#### [EXERCISE REQUIREMENTS]
Copy nothing but the lines below running from the line containing "The three.js and Blender code for this object" through the line containing "return shape, quads, uv", both end lines included.

#### [DATA ROWS]

╭──

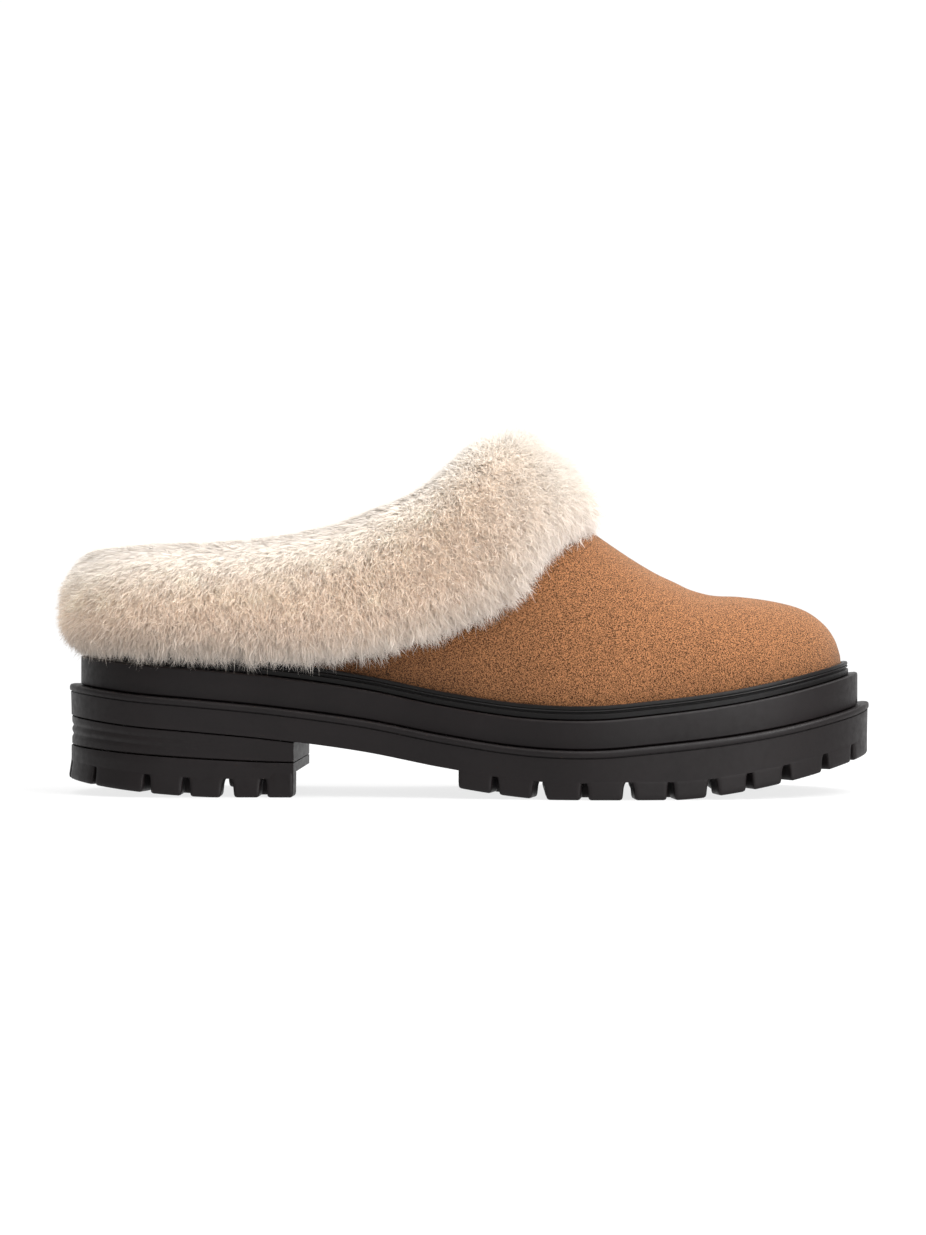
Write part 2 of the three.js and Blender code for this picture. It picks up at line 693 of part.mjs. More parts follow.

╰──
╭──

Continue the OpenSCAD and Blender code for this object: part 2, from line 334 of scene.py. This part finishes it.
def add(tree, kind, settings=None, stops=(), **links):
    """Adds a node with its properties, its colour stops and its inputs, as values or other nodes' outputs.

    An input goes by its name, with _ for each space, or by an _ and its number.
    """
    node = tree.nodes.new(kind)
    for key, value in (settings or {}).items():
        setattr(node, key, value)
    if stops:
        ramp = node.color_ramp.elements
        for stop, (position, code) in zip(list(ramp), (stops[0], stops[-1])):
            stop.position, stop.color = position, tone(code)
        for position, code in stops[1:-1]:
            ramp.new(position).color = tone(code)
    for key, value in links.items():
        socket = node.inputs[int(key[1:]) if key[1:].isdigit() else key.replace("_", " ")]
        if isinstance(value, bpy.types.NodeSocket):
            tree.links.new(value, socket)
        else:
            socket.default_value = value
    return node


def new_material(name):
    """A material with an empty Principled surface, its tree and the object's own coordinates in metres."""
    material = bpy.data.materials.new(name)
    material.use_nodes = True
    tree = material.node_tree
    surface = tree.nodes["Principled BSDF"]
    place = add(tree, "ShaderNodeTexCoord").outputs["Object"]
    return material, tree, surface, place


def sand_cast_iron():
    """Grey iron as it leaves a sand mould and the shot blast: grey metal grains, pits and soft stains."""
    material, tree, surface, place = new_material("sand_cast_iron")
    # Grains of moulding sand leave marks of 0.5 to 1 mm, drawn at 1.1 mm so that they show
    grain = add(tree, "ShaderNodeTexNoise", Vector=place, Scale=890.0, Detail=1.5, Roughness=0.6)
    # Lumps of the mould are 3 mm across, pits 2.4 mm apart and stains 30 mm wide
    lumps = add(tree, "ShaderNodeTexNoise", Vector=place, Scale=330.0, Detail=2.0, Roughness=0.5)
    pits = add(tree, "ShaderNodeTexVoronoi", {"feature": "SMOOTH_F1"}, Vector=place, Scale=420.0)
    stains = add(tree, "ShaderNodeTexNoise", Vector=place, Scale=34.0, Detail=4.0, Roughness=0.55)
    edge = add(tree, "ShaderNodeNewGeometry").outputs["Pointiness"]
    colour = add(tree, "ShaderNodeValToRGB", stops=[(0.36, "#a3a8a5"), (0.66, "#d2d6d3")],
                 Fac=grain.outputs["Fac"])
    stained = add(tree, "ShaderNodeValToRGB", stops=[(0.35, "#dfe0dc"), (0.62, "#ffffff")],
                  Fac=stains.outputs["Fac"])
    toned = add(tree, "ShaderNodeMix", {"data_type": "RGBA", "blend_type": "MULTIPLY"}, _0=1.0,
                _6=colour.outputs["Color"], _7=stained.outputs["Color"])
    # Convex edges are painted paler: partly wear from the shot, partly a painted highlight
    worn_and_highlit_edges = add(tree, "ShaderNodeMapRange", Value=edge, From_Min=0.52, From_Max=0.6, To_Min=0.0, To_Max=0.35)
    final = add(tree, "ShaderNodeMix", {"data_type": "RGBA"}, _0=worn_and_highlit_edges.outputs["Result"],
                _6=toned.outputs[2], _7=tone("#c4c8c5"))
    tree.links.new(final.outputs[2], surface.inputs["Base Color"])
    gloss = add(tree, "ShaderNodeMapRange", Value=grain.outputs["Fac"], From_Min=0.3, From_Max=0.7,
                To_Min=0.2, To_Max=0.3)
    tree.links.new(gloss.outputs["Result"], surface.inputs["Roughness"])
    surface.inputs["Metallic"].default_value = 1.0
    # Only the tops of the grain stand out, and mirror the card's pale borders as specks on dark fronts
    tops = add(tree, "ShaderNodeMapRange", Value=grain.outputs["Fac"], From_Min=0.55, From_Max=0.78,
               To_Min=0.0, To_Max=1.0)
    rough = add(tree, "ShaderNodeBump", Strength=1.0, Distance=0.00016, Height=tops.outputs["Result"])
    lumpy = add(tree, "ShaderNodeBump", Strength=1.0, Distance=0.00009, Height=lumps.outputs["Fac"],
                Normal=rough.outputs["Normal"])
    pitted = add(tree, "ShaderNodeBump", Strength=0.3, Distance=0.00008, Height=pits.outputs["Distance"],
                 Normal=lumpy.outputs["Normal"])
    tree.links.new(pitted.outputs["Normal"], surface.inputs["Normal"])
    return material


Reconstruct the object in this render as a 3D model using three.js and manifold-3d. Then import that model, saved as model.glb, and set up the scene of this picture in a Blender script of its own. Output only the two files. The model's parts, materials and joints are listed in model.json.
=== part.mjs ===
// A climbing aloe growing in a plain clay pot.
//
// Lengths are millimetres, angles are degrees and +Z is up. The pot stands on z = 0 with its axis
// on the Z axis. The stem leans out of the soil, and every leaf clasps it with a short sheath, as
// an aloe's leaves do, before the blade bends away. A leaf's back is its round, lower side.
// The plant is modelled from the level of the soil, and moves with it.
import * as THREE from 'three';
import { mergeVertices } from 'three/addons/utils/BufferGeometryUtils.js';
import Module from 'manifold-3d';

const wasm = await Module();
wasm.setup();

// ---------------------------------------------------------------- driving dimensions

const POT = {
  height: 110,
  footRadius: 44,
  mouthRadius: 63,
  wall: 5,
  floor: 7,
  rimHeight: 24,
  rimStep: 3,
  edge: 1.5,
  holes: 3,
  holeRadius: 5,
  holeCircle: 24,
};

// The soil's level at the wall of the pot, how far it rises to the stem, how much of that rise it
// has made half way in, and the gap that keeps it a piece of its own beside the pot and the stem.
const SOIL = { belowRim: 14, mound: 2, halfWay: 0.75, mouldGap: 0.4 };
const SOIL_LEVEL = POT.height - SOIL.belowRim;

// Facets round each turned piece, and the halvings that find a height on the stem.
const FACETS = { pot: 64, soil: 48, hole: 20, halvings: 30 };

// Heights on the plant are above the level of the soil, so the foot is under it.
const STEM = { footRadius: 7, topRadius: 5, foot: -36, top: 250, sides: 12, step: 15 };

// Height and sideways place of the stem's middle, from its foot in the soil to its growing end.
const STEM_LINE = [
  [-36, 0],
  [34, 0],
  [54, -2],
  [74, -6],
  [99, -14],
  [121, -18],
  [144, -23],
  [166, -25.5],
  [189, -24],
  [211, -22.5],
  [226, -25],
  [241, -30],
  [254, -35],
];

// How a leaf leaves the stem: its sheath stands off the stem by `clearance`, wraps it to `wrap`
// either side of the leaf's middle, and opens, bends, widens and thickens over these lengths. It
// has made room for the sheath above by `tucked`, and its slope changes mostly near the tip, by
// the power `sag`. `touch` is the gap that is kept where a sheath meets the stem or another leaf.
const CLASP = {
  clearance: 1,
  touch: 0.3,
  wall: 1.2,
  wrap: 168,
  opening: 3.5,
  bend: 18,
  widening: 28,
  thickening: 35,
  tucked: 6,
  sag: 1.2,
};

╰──
╭──

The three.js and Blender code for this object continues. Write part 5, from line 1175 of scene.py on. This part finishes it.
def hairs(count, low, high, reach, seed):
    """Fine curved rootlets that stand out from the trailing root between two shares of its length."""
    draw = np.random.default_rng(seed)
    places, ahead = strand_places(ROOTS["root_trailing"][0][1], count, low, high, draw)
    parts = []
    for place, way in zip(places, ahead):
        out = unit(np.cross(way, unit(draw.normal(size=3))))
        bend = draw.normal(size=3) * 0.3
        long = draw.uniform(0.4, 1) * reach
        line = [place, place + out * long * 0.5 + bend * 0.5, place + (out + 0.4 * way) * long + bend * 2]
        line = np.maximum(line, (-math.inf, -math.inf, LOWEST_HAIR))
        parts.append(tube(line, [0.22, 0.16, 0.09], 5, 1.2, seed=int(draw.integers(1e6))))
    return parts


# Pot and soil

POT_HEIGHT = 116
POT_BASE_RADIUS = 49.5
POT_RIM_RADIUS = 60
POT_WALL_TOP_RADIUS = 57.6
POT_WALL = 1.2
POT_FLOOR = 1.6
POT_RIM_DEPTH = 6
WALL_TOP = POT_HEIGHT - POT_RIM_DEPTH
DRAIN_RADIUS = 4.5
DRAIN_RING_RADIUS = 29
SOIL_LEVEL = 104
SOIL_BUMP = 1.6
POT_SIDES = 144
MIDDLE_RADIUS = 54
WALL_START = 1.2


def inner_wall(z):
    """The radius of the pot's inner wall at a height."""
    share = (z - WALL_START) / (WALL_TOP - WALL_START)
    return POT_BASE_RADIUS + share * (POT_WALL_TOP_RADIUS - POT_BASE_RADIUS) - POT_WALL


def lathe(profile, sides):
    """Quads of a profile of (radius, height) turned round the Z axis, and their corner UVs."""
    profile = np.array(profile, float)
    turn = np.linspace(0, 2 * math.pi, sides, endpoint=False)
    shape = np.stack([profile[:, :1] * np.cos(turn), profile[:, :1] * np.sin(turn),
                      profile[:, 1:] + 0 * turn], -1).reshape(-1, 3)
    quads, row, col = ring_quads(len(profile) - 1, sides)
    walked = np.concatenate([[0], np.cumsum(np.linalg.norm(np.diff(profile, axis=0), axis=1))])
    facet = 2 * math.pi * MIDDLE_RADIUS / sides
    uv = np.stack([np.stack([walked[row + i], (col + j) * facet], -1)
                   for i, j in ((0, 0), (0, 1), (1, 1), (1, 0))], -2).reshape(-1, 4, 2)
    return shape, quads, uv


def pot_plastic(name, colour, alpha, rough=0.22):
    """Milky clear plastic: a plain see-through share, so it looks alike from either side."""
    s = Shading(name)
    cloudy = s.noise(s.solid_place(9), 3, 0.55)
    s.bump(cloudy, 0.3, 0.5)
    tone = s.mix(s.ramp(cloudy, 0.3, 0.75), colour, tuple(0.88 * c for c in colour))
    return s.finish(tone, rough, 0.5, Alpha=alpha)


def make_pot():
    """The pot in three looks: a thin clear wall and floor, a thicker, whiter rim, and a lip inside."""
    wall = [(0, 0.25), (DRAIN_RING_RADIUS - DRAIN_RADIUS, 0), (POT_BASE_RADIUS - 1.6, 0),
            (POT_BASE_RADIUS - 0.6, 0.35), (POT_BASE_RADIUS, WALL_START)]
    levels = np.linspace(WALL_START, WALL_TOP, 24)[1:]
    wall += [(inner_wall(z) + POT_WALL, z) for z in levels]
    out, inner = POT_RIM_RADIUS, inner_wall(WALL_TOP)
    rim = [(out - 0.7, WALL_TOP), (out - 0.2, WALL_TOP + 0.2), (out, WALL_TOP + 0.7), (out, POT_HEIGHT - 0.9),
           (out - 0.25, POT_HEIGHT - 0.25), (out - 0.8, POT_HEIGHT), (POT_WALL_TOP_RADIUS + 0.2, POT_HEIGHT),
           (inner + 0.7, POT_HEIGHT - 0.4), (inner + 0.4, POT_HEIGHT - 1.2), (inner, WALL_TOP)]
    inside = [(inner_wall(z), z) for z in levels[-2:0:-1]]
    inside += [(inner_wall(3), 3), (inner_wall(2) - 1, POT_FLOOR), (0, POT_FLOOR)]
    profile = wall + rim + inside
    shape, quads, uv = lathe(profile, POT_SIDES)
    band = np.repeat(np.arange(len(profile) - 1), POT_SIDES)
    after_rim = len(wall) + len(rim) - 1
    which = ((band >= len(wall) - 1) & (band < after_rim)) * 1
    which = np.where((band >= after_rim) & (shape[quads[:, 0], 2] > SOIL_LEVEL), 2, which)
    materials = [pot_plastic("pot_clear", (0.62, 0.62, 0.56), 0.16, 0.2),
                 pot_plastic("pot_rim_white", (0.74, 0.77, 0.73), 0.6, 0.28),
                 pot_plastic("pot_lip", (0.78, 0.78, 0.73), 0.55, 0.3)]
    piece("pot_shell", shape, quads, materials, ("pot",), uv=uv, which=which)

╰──

#### [WRITTEN RESPONSE]
The three.js and Blender code for this object continues. Write part 5, from line 1175 of scene.py on. This part finishes it.
def hairs(count, low, high, reach, seed):
    """Fine curved rootlets that stand out from the trailing root between two shares of its length."""
    draw = np.random.default_rng(seed)
    places, ahead = strand_places(ROOTS["root_trailing"][0][1], count, low, high, draw)
    parts = []
    for place, way in zip(places, ahead):
        out = unit(np.cross(way, unit(draw.normal(size=3))))
        bend = draw.normal(size=3) * 0.3
        long = draw.uniform(0.4, 1) * reach
        line = [place, place + out * long * 0.5 + bend * 0.5, place + (out + 0.4 * way) * long + bend * 2]
        line = np.maximum(line, (-math.inf, -math.inf, LOWEST_HAIR))
        parts.append(tube(line, [0.22, 0.16, 0.09], 5, 1.2, seed=int(draw.integers(1e6))))
    return parts


# Pot and soil

POT_HEIGHT = 116
POT_BASE_RADIUS = 49.5
POT_RIM_RADIUS = 60
POT_WALL_TOP_RADIUS = 57.6
POT_WALL = 1.2
POT_FLOOR = 1.6
POT_RIM_DEPTH = 6
WALL_TOP = POT_HEIGHT - POT_RIM_DEPTH
DRAIN_RADIUS = 4.5
DRAIN_RING_RADIUS = 29
SOIL_LEVEL = 104
SOIL_BUMP = 1.6
POT_SIDES = 144
MIDDLE_RADIUS = 54
WALL_START = 1.2


def inner_wall(z):
    """The radius of the pot's inner wall at a height."""
    share = (z - WALL_START) / (WALL_TOP - WALL_START)
    return POT_BASE_RADIUS + share * (POT_WALL_TOP_RADIUS - POT_BASE_RADIUS) - POT_WALL


def lathe(profile, sides):
    """Quads of a profile of (radius, height) turned round the Z axis, and their corner UVs."""
    profile = np.array(profile, float)
    turn = np.linspace(0, 2 * math.pi, sides, endpoint=False)
    shape = np.stack([profile[:, :1] * np.cos(turn), profile[:, :1] * np.sin(turn),
                      profile[:, 1:] + 0 * turn], -1).reshape(-1, 3)
    quads, row, col = ring_quads(len(profile) - 1, sides)
    walked = np.concatenate([[0], np.cumsum(np.linalg.norm(np.diff(profile, axis=0), axis=1))])
    facet = 2 * math.pi * MIDDLE_RADIUS / sides
    uv = np.stack([np.stack([walked[row + i], (col + j) * facet], -1)
                   for i, j in ((0, 0), (0, 1), (1, 1), (1, 0))], -2).reshape(-1, 4, 2)
    return shape, quads, uv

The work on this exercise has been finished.